Because gems are concealed in every corner of this game, you’ll need to explore every pixel. You frequently have to go back to get everything. Moreover, many of these golden statues require jumping through and over the background decoration.

The Good, the Bad, and Overall Experience

The number of buttons used in this game is something that people seem to make a fuss about, but it isn’t a concern. You can move around and control the camera, but in this game, you only have one main action. Every other button allows you to jump. Even some first-party Nintendo games follow that pattern, like having two buttons for jump and two for basic attacks. It’s just a matter of getting used to, which doesn’t really take long.

Lack of Momentum

The main problem with Balan Wonderworld is the way movement is handled, which feels entirely digital. When you run, you seem to reach your maximum speed and come to a complete stop almost instantaneously.

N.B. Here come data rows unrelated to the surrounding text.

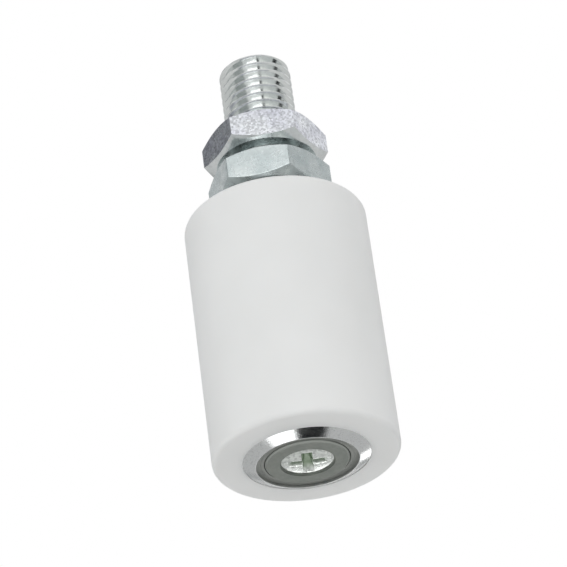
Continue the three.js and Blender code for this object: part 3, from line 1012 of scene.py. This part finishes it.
# %% Balls and cages
BALLS = 8
BALL_CUTS = 11
POCKET = 2.55
CAGE_INNER, CAGE_OUTER = PITCH_CIRCLE - 1, PITCH_CIRCLE + 1
CAGE_LOW, CAGE_HIGH = size_of("lower_cage")[1:]


def round_ball(name, radius):
    clear_selection()
    bpy.ops.mesh.primitive_cube_add(size=2 * radius * MM)
    ball = bpy.context.object
    ball.name = name
    bpy.ops.object.mode_set(mode="EDIT")
    bpy.ops.mesh.select_all(action="SELECT")
    bpy.ops.mesh.subdivide(number_cuts=BALL_CUTS)
    bpy.ops.object.mode_set(mode="OBJECT")
    for vertex in ball.data.vertices:
        vertex.co = vertex.co.normalized() * radius * MM
    return ball


def on_pitch_circle(ball, index):
    angle = index * 2 * pi / BALLS
    place = (PITCH_CIRCLE * cos(angle) * MM, PITCH_CIRCLE * sin(angle) * MM, BALL_HEIGHT * MM)
    ball.data.transform(Matrix.Translation(place))
    return ball


crown = lathe_ring("lower_bearing_cage", [
    (CAGE_INNER, CAGE_LOW, 0.2), (CAGE_OUTER, CAGE_LOW, 0.2),
    (CAGE_OUTER, CAGE_HIGH, 0.1), (CAGE_INNER, CAGE_HIGH, 0.1),
])
for index in range(BALLS):
    crown = cut(crown, on_pitch_circle(round_ball("pocket", POCKET), index))
finished_pair(crown, cage_green, "{}_balls", "cage_plastic", "{}_cage")
for index in range(BALLS):
    number = index + 1
    ball = on_pitch_circle(round_ball(f"lower_bearing_ball_{number}", BALL), index)
    finished_pair(ball, ring_steel, "{}_balls", "polished_steel", "{}_ball_" + str(number))

# %% [markdown]
# The spacer tube keeps the two inner rings apart. It is cut from drawn tube, so only its ends are
# turned and broken.

# %% Spacer tube
SPACER, SPACER_LOW, SPACER_HIGH = size_of("spacer_tube")
SPACER_EDGE = 0.3
spacer = lathe_ring("spacer", [
    (SHAFT + FIT, SPACER_LOW, SPACER_EDGE), (SPACER, SPACER_LOW, SPACER_EDGE),
    (SPACER, SPACER_HIGH, SPACER_EDGE), (SHAFT + FIT, SPACER_HIGH, SPACER_EDGE),
])
finished(spacer, tube_steel, "axle", "bare_steel", "spacer_tube")
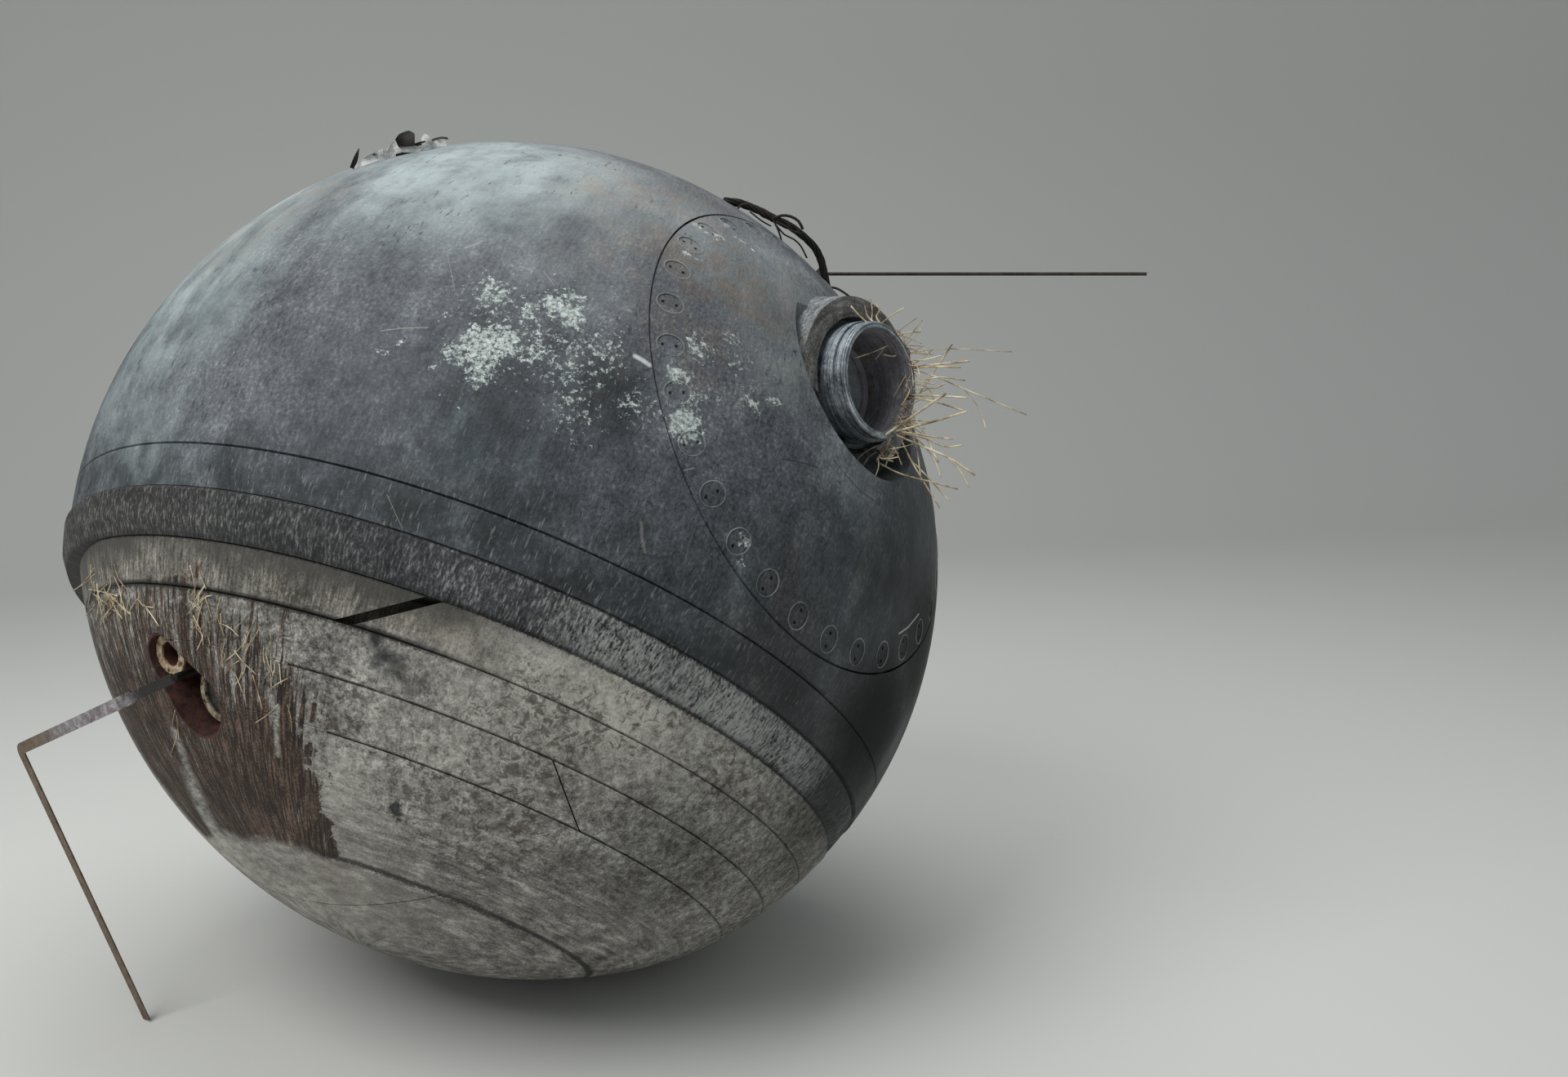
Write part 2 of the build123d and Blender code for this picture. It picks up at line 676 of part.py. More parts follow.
bay_base = station(bay_dir, bay_seat)
lug_base = Plane(
    origin=bay_base.origin + bay_base.x_dir * (cup_r - LUG_FROM_WALL),
    x_dir=bay_base.y_dir,
    z_dir=bay_dir,
)
lug_side = Plane(origin=lug_base.origin, x_dir=lug_base.x_dir, z_dir=lug_base.y_dir * -1.0)
with BuildPart() as riser_lug:
    with BuildSketch(lug_base):
        RectangleRounded(LUG_BASE_LENGTH, LUG_BASE_WIDTH, LUG_BASE_THICKNESS)
    extrude(amount=LUG_BASE_THICKNESS)
    with BuildSketch(lug_side):
        with Locations((0, LUG_HEIGHT / 2)):
            Rectangle(2 * LUG_R, LUG_HEIGHT)
        with Locations((0, LUG_HEIGHT)):
            Circle(LUG_R)
            Circle(LUG_BORE_R, mode=Mode.SUBTRACT)
    extrude(amount=LUG_THICKNESS / 2, both=True)
save(riser_lug, "riser_lug")

# Cable socket: a pear-shaped liner and two round connectors
socket_seat = SOCKET_FLOOR - SOCKET_DEPTH
with BuildPart() as socket_liner:
    add(socket_block(-SOCKET_DEPTH, SOCKET_GAP))
    add(socket_block(socket_seat, SOCKET_LINER), mode=Mode.SUBTRACT)
    add(ball_solid(socket_dir, BALL_R - SEAM_DEPTH), mode=Mode.INTERSECT)
    add(worn_ball, mode=Mode.INTERSECT)
save(socket_liner, "socket_liner")

for connector_name, connector_side, outer_r, bore_r, connector_height, core_height in CONNECTORS:
    connector_middle = (connector_side * CONNECTOR_SPACING / 2, 0)
    with BuildPart() as connector:
        with BuildSketch(socket_plane.offset(socket_seat)):
            with Locations(connector_middle):
                Circle(outer_r)
        extrude(amount=connector_height)
        with BuildSketch(socket_plane.offset(socket_seat + core_height)):
            with Locations(connector_middle):
                Circle(bore_r)
        extrude(amount=connector_height, mode=Mode.SUBTRACT)
    save(connector, "socket_connector_" + connector_name)

# Strip antenna: one flat strip, narrower at its root and folded over at its elbow
strip_leaves = ball_centre + STRIP_LEAVES_DIRECTION.normalized() * (BALL_R + STRIP_LEAVES_RISE)
strip_elbow = ball_centre + STRIP_ELBOW_DIRECTION.normalized() * (BALL_R + STRIP_ELBOW_RISE)
strip_tip = ball_centre + STRIP_TIP_DIRECTION.normalized() * (BALL_R - STRIP_TIP_INSET)
strip_tip = Vector(strip_tip.X, strip_tip.Y, STRIP_TIP_HEIGHT)
strip_points = [strip_leaves, strip_elbow, strip_tip]
stem_side = (CONNECTOR_UPPER_R - CONNECTOR_LOWER_R) / 2
stem_foot = socket_plane.from_local_coords(Vector(stem_side, 0, socket_seat))
stem_knee = stem_foot + socket_dir * STRIP_STEM_RISE
strip_normal = (strip_elbow - strip_leaves).cross(strip_tip - strip_elbow).normalized()
strip_run = (strip_elbow - strip_leaves).normalized()
strip_plane = Plane(origin=strip_elbow, x_dir=strip_run, z_dir=strip_normal)
strip_route = [strip_plane.to_local_coords(point) for point in strip_points]
strip_root_end = strip_route[0] + Vector(STRIP_ROOT_LENGTH, 0, 0)
with BuildPart() as strip_antenna:
    with BuildSketch(strip_plane):
        with BuildLine():
            Line(strip_route[0], strip_root_end)
        trace(line_width=STRIP_ROOT_WIDTH)
        with BuildLine():
            FilletPolyline(strip_root_end, *strip_route[1:], radius=STRIP_BEND_R)
        trace(line_width=STRIP_WIDTH)
    extrude(amount=STRIP_THICKNESS / 2, both=True)
    with BuildLine():
        stem_path = FilletPolyline(stem_foot, stem_knee, strip_points[0], radius=STRIP_STEM_BEND_R)
    with BuildSketch(Plane(origin=stem_foot, z_dir=socket_dir)):
        Circle(STRIP_STEM_R)
    sweep(path=stem_path)
save(strip_antenna, "strip_antenna")

# Rod antenna: a base with two cheeks, and the hinged rod between them
rod_normal = ROD_ROOT_DIRECTION.normalized()
rod_hinge_dir = rod_normal.cross(ROD_RIGHT).normalized()
rod_foot = ball_centre + rod_normal * BALL_R
rod_pivot = ball_centre + rod_normal * (BALL_R + ROD_PIVOT_HEIGHT)
rod_cheek_plane = Plane(origin=rod_pivot, x_dir=rod_normal, z_dir=rod_hinge_dir)
with BuildPart() as rod_base:
    with BuildSketch(Plane(origin=rod_foot - rod_normal * ROD_BASE_HEIGHT, z_dir=rod_normal)):
        Circle(ROD_BASE_R)
    extrude(amount=2 * ROD_BASE_HEIGHT)
    add(ball_solid(rod_normal), mode=Mode.SUBTRACT)
    for cheek_side in (-1, 1):
        cheek_start = cheek_side * (ROD_CHEEK_GAP + ROD_CHEEK_THICKNESS) / 2
        with BuildSketch(rod_cheek_plane.offset(cheek_start)):
            Circle(ROD_CHEEK_R)
            with Locations((-ROD_PIVOT_HEIGHT / 2 + ROD_BASE_HEIGHT / 4, 0)):
                Rectangle(ROD_PIVOT_HEIGHT - ROD_BASE_HEIGHT / 2, 2 * ROD_CHEEK_R)
            Circle(ROD_PIN_R, mode=Mode.SUBTRACT)
        extrude(amount=ROD_CHEEK_THICKNESS / 2, both=True)
save(rod_base, "rod_base")

with BuildPart() as rod_antenna:
    with BuildSketch(rod_cheek_plane):
        Circle(ROD_HUB_R)
    extrude(amount=ROD_HUB_WIDTH / 2, both=True)
    with BuildSketch(rod_cheek_plane):
        Circle(ROD_PIN_R - ROD_PIN_PLAY)
    extrude(amount=ROD_CHEEK_GAP / 2 + ROD_CHEEK_THICKNESS, both=True)
    with BuildSketch(Plane(origin=rod_pivot, z_dir=ROD_RIGHT)):
        Circle(ROD_R)
    extrude(amount=ROD_LENGTH)
save(rod_antenna, "rod_antenna")

# Charred cable bundle: straight runs joined by the largest arcs that fit
bundle_points = [ball_centre + Vector(*point) for point in BUNDLE_ROUTE]


def bend_radii(points):
    """For each corner, 0.45 of the shorter run over the tangent of half the turn."""
    radii = []
    for before, corner, after in zip(points, points[1:], points[2:]):
        run_in, run_out = corner - before, after - corner
        half_turn = radians(run_in.get_angle(run_out)) / 2
        radii.append(0.45 * min(run_in.length, run_out.length) * cos(half_turn) / sin(half_turn))
    return radii


bundle_radii = bend_radii(bundle_points)
with BuildPart() as cable_bundle:
    with BuildLine():
        bundle_path = FilletPolyline(*bundle_points, radius=bundle_radii)
    with BuildSketch(Plane(origin=bundle_path @ 0, z_dir=bundle_path % 0)):
        Circle(BUNDLE_R)
    sweep(path=bundle_path)
    bundle_ratio = cable_bundle.part.volume / (pi * BUNDLE_R**2 * bundle_path.length)
    add(ball_solid(Vector(0, 0, 1)), mode=Mode.SUBTRACT)
save(cable_bundle, "cable_bundle")
print("bundle radii", [round(value) for value in bundle_radii])
print("bundle length", round(bundle_path.length), "volume ratio", round(bundle_ratio, 3))

# Torn insulation: thick tufts that stand on the crown
torn_plane = Plane(
    origin=ball_centre + Vector(0, -TORN_BACK, BALL_R), x_dir=(1, 0, 0), z_dir=(0, -1, 0)
)
with BuildPart() as torn_insulation:
    with BuildSketch(torn_plane):
        for outline in TORN_OUTLINES:
            with BuildLine():
                Polyline(*outline, close=True)
            make_face()
    extrude(amount=TORN_THICKNESS / 2, both=True)
    add(ball_solid(Vector(0, 0, 1)), mode=Mode.SUBTRACT)
save(torn_insulation, "torn_insulation")

# Heavy equipment as one block against the cabin wall
block_dir = BLOCK_DIRECTION.normalized()
with BuildPart() as equipment_block:
    with BuildSketch(station(block_dir, cabin_r - BLOCK_HEIGHT)):
        Rectangle(BLOCK_LENGTH, BLOCK_WIDTH)
    extrude(amount=BLOCK_HEIGHT + SHELL_WALL)
    cabin_centre = ball_centre + crown_dir * CABIN_RISE
    add(ball_solid(block_dir, cabin_r - BLOCK_GAP, cabin_centre), mode=Mode.INTERSECT)
save(equipment_block, "equipment_block")
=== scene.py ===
import bpy
import json
import math
import random
from mathutils import Matrix, Vector, noise


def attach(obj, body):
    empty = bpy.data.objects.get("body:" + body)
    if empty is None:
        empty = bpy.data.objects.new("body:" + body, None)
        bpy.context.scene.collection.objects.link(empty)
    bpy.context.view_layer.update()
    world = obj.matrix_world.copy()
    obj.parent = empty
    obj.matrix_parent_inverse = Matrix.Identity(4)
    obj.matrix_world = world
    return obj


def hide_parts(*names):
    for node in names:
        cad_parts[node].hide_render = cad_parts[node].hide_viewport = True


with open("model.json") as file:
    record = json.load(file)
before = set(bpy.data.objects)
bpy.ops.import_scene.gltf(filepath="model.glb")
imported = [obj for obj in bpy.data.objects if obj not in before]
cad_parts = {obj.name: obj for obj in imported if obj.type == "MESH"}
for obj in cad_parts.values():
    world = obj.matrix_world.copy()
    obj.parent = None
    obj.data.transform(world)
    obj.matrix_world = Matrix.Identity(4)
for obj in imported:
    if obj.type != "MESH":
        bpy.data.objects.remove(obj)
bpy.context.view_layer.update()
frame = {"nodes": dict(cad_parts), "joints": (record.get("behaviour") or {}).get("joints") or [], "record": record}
nodes = frame["nodes"]
record = frame["record"]

# The ball and the worn ball inside it, in metres
BALL_CENTRE = Vector((-0.1003, 0.0063, 1.0920))
BALL_R = 1.150
WORN_CENTRE = Vector((0.0, 0.0, 1.2045))
WORN_R = 1.213

# Seams of the heat shield: their distance below the ball's centre, along the shield axis
SEAM_B = 0.405
SEAM_C = 0.501
SEAM_D = 0.595
SEAM_E = 0.692
SEAM_F = 0.786
SEAM_G = 0.980

# Directions, from the frame's joints and mounts
joint_axes = {joint["name"]: Vector(joint["axis"]) for joint in frame["joints"]}
mounts = {mount["name"]: mount for mount in record["mounts"]}
FRONT = joint_axes["front_hatch_lift"].normalized()
CREW = joint_axes["crew_hatch_lift"].normalized()
CROWN = (FRONT + CREW).normalized()
PORT = Vector(mounts["port_bore"]["axis"]).normalized()
PORT_MIDDLE = Vector(mounts["port_bore"]["pos_m"])

# The circle of bolt plugs on each hatch, and the cable socket's frame, as in the part's source
PLUG_COUNT = 30
PLUG_TURN = 7.4
PLUG_CIRCLE_R = 0.561
PLUG_R = 0.028
SOCKET = Vector((-0.6573, -0.7502, -0.0712)).normalized()
SOCKET_RISE = 1.1362
CONNECTOR_UPPER_RIM = SOCKET_RISE - 0.022
CONNECTOR_LOWER_RIM = SOCKET_RISE - 0.070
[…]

This might sound nice on paper and can be more precise, but the lack of momentum and weight in movement doesn’t feel good at all. While the lack of inertia may improve movement precision, the two-gear digital movement makes orienting your character a little more difficult. Considering that movement is the key to a good 3D platformer experience, it would be amazing if Square Enix can patch this issue soon.

Jumping feels unnatural. In mid-flight, you lose all momentum. When you jump instead of gaining more distance, some unseen force pushes you backwards. There is no real jump arc because your jump stops at its highest point. It’s similar to the strange jumping in Castlevania. While it may have worked in a 2D environment, it does not work in a 3D platformer.

Art Design and Soundtrack

The art design and music are both fantastic. The levels are vibrant, and the characters and costumes are imaginatively designed, even if the standard enemies are a little bland. The game, however, isn’t particularly impressive in terms of visual fidelity. It has quite a lot of charm and personality, but at the same time, it looks a bit dated.

While there were a few technical hitches here and there, we didn’t experience anything game-breaking that would hamper our experience. And the Day 1 patch seems to have removed the possible epileptic trigger, which is a huge plus, not that it should have existed in the first place. Without technical problems, the game makes for a nice experience for kids with some interesting concepts. If you’re looking for something with more depth, this might not be your cup of tea, because the game takes a pretty simple approach. However, I think It’s a great game for parents and their kids to play together. Unfortunately, though, there appears to be a lot of untapped potential here that is being overlooked.

Final Thoughts

It’s hard to recommend Balan Wonderworld at the full $60 price tag, but if you can find it on a sale, or if Square Enix decides to bring the price down, then it’s definitely worth a shot! It might not accomplish what a lot of other games in the genre have, but the concept, the ideas and the way the game represents them are worthy of being seen.